## EXERCISE INSTRUCTIONS
Give the data below again, word for word.

## DATA PROVIDED
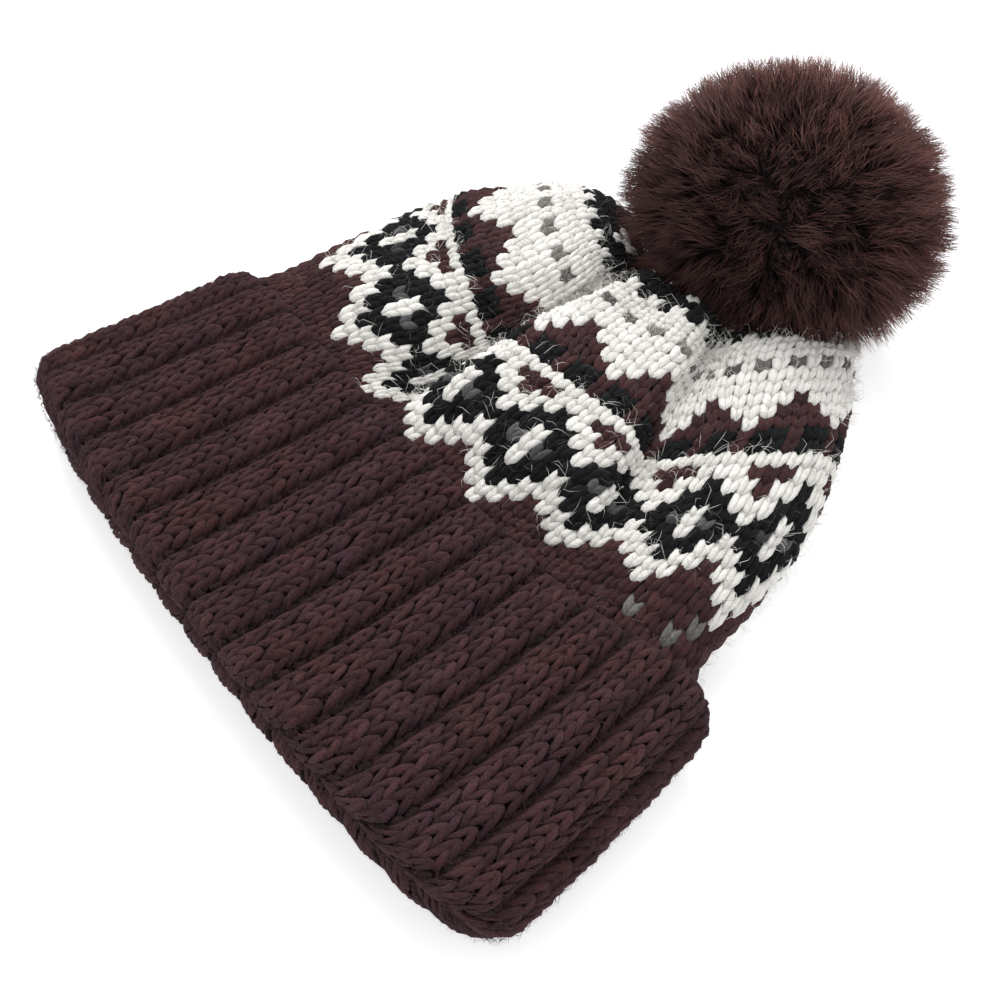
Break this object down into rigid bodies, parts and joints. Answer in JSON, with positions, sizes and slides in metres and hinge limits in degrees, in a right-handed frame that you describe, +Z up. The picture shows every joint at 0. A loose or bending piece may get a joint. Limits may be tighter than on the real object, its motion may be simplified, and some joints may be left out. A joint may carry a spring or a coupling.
{
  "type": "beanie",
  "caption": "Knitted winter beanie lying flat, with a turned-up ribbed cuff, a crown in a stranded diamond pattern and a round fur pompom.",
  "frame": {"origin": "middle of the bounding box on the plane the beanie lies on", "axes": "+Y from the cuff's fold towards the pompom, +Z up from the face it lies on, +X across the cuff"},
  "size_m": [0.25, 0.3394, 0.1043],
  "materials": {
    "ribbed_wool": "matte",
    "patterned_wool": "matte",
    "pompom_fur": "matte"
  },
  "bodies": {
    "root": {"cuff": "ribbed_wool", "crown": "patterned_wool", "pompom": "pompom_fur"}
  },
  "joints": []
}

## EXERCISE RESULT
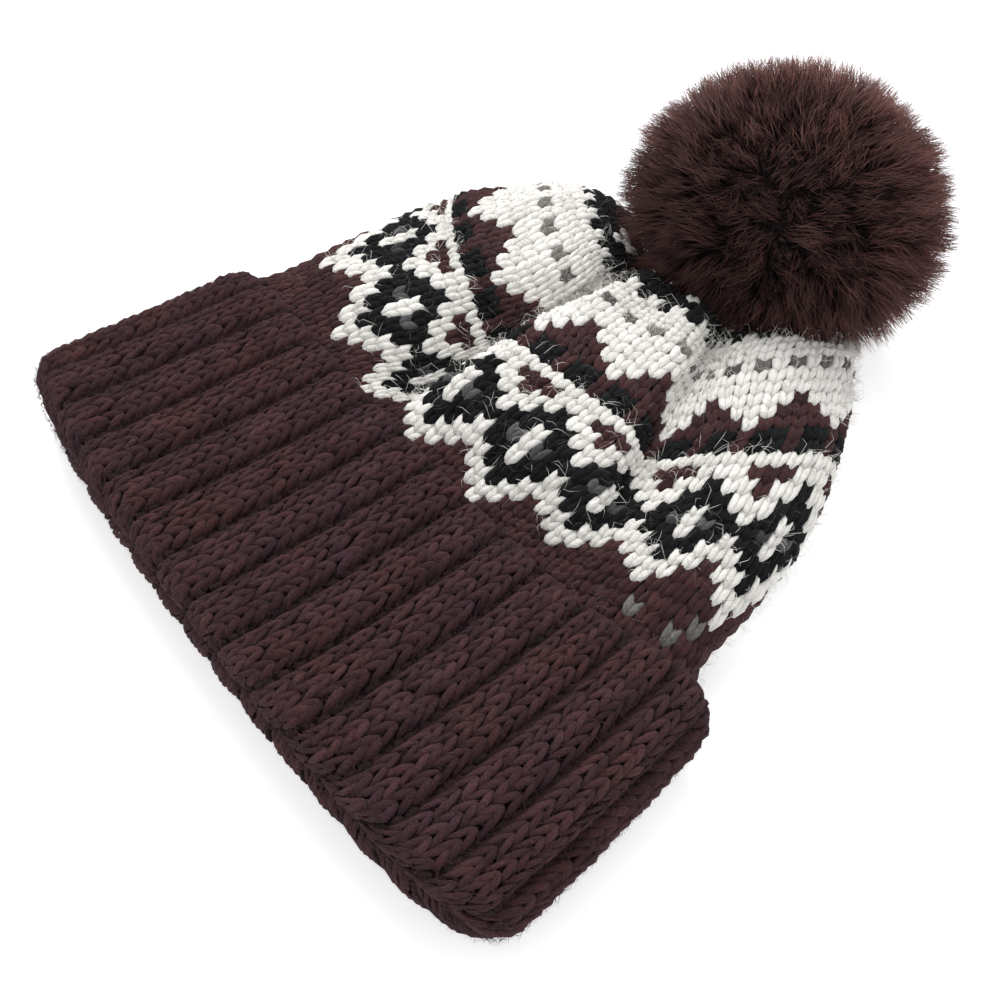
Break this object down into rigid bodies, parts and joints. Answer in JSON, with positions, sizes and slides in metres and hinge limits in degrees, in a right-handed frame that you describe, +Z up. The picture shows every joint at 0. A loose or bending piece may get a joint. Limits may be tighter than on the real object, its motion may be simplified, and some joints may be left out. A joint may carry a spring or a coupling.
{
  "type": "beanie",
  "caption": "Knitted winter beanie lying flat, with a turned-up ribbed cuff, a crown in a stranded diamond pattern and a round fur pompom.",
  "frame": {"origin": "middle of the bounding box on the plane the beanie lies on", "axes": "+Y from the cuff's fold towards the pompom, +Z up from the face it lies on, +X across the cuff"},
  "size_m": [0.25, 0.3394, 0.1043],
  "materials": {
    "ribbed_wool": "matte",
    "patterned_wool": "matte",
    "pompom_fur": "matte"
  },
  "bodies": {
    "root": {"cuff": "ribbed_wool", "crown": "patterned_wool", "pompom": "pompom_fur"}
  },
  "joints": []
}